The SRTX platform shows that manufacturing can happen closer to home, with far less environmental impact, and at prices that compete with overseas options. A future where “affordable” and “sustainable” aren’t at odds, but inseparable.
Final Thoughts
If you’re building something new, and you’ve hit product-market fit but the math isn’t pretty yet, don’t panic. Ask yourself:
Are your costs fixable?
Do customers value what you’re making?
Is your cost curve improving?
If the answers are yes, then the next step is clear: you fight.
You fight to drive down costs—every cent, every inefficiency, every wasted input.
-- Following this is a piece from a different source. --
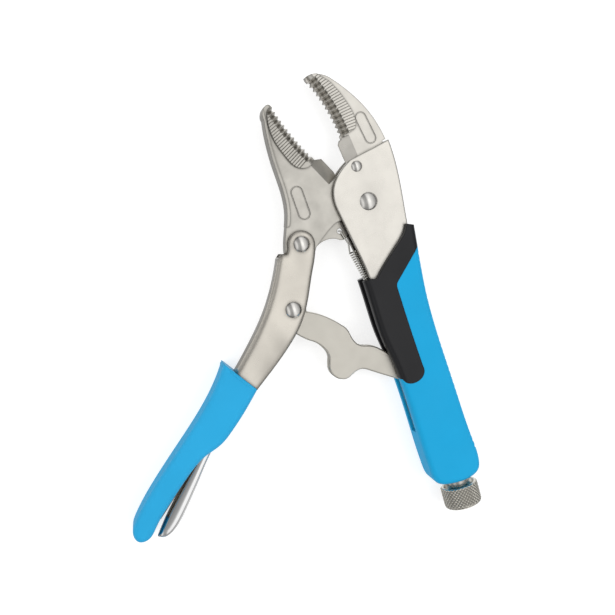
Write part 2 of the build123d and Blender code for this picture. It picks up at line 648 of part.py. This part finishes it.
screw_tip = P4[1] - NOSE_R - NOSE_GAP
with BuildPart() as adjusting_screw:
    with BuildSketch(Plane(origin=at((SCREW_X, 0)), x_dir=(1, 0, 0), z_dir=(0, 0, 1))):
        with BuildLine():
            Polyline((0, screw_tip), (1.6, screw_tip))
            ThreePointArc((1.6, screw_tip), (2.7, screw_tip - 0.5), (3.2, screw_tip - 1.6))
            Polyline((3.2, screw_tip - 1.6), (3.2, screw_tip - 5), (SCREW_R, screw_tip - 6),
                     (SCREW_R, -177.0), (0, -177.0),
                     (0, screw_tip))
        make_face()
    revolve(axis=Axis(at((SCREW_X, 0)), (0, 1, 0)), revolution_arc=360)
adjusting_screw.part.label = "adjusting_screw"
export_step(adjusting_screw.part, "parts/adjusting_screw.step")

with BuildPart() as knob:
    with BuildSketch(Plane(origin=at((SCREW_X, 0)), x_dir=(1, 0, 0), z_dir=(0, 0, 1))):
        with BuildLine():
            Polyline(
                (SCREW_R + RUNNING, KNOB_TOP - 2.5),
                (KNOB_R - 2.2, KNOB_TOP - 2.5),
                (KNOB_R - 1.6, KNOB_TOP),
                (KNOB_R - 0.8, KNOB_TOP),
                (KNOB_R, KNOB_TOP - 0.9),
                (KNOB_R, KNOB_BOTTOM + 2.6),
            )
            ThreePointArc((KNOB_R, KNOB_BOTTOM + 2.6), (KNOB_R - 0.8, KNOB_BOTTOM + 0.8),
                          (KNOB_R - 2.6, KNOB_BOTTOM))
            Polyline(
                (KNOB_R - 2.6, KNOB_BOTTOM),
                (0, KNOB_BOTTOM),
                (0, -177.0 - RUNNING),
                (SCREW_R + RUNNING, -177.0 - RUNNING),
                (SCREW_R + RUNNING, KNOB_TOP - 2.5),
            )
        make_face()
    revolve(axis=Axis(at((SCREW_X, 0)), (0, 1, 0)), revolution_arc=360)
knob.part.label = "adjusting_knob"
export_step(knob.part, "parts/adjusting_knob.step")
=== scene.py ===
import math

import bpy
from mathutils import Matrix, Vector


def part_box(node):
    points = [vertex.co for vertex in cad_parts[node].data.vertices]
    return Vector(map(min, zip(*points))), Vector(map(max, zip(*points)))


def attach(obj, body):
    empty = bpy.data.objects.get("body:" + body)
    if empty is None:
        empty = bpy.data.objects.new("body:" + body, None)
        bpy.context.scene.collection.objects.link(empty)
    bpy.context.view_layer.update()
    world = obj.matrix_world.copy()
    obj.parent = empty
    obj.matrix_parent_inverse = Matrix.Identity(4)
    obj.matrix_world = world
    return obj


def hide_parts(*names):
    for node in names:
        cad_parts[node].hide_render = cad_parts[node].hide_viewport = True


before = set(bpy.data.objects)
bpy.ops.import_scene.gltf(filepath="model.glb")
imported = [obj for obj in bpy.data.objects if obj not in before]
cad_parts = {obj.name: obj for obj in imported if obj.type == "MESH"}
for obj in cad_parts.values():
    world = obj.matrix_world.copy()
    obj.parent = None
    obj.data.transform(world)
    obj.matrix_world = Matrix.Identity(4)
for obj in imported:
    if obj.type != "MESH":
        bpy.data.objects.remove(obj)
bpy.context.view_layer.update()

MM = 0.001
PIVOT = Vector((74.4, 53.8, 11.0)) * MM          # main pivot, on the mid-plane


def spot(x, y, z=0.0):
    """A point in mm about the main pivot, as a place in metres."""
    return PIVOT + Vector((x, y, z)) * MM


# ---------------------------------------------------------------- camera
CAMERA_AT = spot(-120.8, 15.9, 536.0)
CAMERA_RIGHT = Vector((0.9493, -0.2693, 0.1624)).normalized()
CAMERA_AHEAD = Vector((0.1357, -0.1150, -0.9840)).normalized()
LENS_MM = 58.36

cam_data = bpy.data.cameras.new("camera")
cam_data.lens = LENS_MM
cam_data.sensor_width = 36.0
cam_data.clip_start = 0.01
cam_data.dof.use_dof = False
camera = bpy.data.objects.new("camera", cam_data)
bpy.context.collection.objects.link(camera)
up = CAMERA_RIGHT.cross(CAMERA_AHEAD).normalized()
turn = Matrix((CAMERA_RIGHT, up, -CAMERA_AHEAD)).transposed()
camera.matrix_world = Matrix.Translation(CAMERA_AT) @ turn.to_4x4()
bpy.context.scene.camera = camera


# ---------------------------------------------------------------- light and floor
bpy.context.scene.view_settings.view_transform = "Standard"


def area_light(name, place, aim, size, power):
    data = bpy.data.lights.new(name, "AREA")
    data.shape = "RECTANGLE"
    data.size, data.size_y = size
    data.energy = power
    data.color = (1.0, 1.0, 1.0)
    light = bpy.data.objects.new(name, data)
    bpy.context.collection.objects.link(light)
    light.location = place
    light.rotation_euler = (Vector(aim) - Vector(place)).to_track_quat("-Z", "Y").to_euler()
    light.visible_glossy = False
    return light


area_light("key", (-0.9, 0.5, 1.3), (0, 0, 0), (1.0, 1.0), 9.0)
area_light("fill", (0.9, -0.2, 1.3), (0, 0, 0), (1.0, 1.0), 7.0)


# where each brightness falls: up the sky, and across it from -X to +X
WORLD_BY_HEIGHT = [(0.0, 0.84), (0.04, 0.14), (0.12, 0.15), (0.30, 0.66), (0.80, 0.82), (1.0, 1.0)]
WORLD_BY_SIDE = [
    (0.0, 0.45), (0.12, 0.90), (0.25, 0.36), (0.42, 0.32),
    (0.53, 0.94), (0.66, 1.0), (0.80, 0.72), (1.0, 0.45),
]
WORLD_STRENGTH = 1.22


def studio_world():
    """A soft gradient: bright overhead and underneath, dark in a low band, banded from side to side."""
    world = bpy.data.worlds.new("studio")
    bpy.context.scene.world = world
    world.use_nodes = True
    tree = world.node_tree
    sky = tree.nodes["Background"]
    place = tree.nodes.new("ShaderNodeTexCoord")
    split = tree.nodes.new("ShaderNodeSeparateXYZ")
    tree.links.new(place.outputs["Generated"], split.inputs[0])

    def ramp(source, stops):
        node = tree.nodes.new("ShaderNodeValToRGB")
        node.color_ramp.interpolation = "EASE"
        while len(node.color_ramp.elements) < len(stops):
            node.color_ramp.elements.new(0.5)
        for element, (where, value) in zip(node.color_ramp.elements, stops):
            element.position = where
            element.color = (value, value, value, 1.0)
        tree.links.new(source, node.inputs["Fac"])
        return node.outputs["Color"]

    height = ramp(split.outputs["Z"], WORLD_BY_HEIGHT)
    shift = tree.nodes.new("ShaderNodeMath")
    shift.operation = "MULTIPLY_ADD"
    tree.links.new(split.outputs["X"], shift.inputs[0])
    shift.inputs[1].default_value = 0.5
    shift.inputs[2].default_value = 0.5
    side = ramp(shift.outputs[0], WORLD_BY_SIDE)
    both = tree.nodes.new("ShaderNodeMix")
    both.data_type = "RGBA"
    both.blend_type = "MULTIPLY"
    colours = [s for s in both.inputs if s.type == "RGBA"]
    both.inputs["Factor"].default_value = 1.0
    tree.links.new(height, colours[0])
    tree.links.new(side, colours[1])
    tree.links.new([s for s in both.outputs if s.type == "RGBA"][0], sky.inputs["Color"])
    sky.inputs["Strength"].default_value = WORLD_STRENGTH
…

You fight to invent processes no one has thought of before and scale production until the math works. And most importantly, you fight for the money to get there.
Because here’s the truth about hard tech: you can’t stop halfway down the cost curve. Getting part of the way there isn’t enough. If you run out of cash before costs drop far enough to hit business model fit, it won’t matter how much the market loves your product—it’ll still look broken.
It’s about finding the right investors—partners who don’t just see the endgame but understand the value of what’s being built along the way. The prototypes, the breakthroughs, the intrinsic value of the systems you’re creating. It’s about helping them de-risk the journey by proving that every step down the cost curve has tangible, lasting value.
Because when you have the capital to go all the way, something magical happens. The cost curve catches up to demand. The math works. The losses stop. And the business you’ve been fighting to build doesn’t just succeed—it transforms everything.
The hard tech cost curve rewards those who are stubborn enough to fight for it, smart enough to secure the resources to go the distance, and bold enough to show investors why the journey is worth the bet.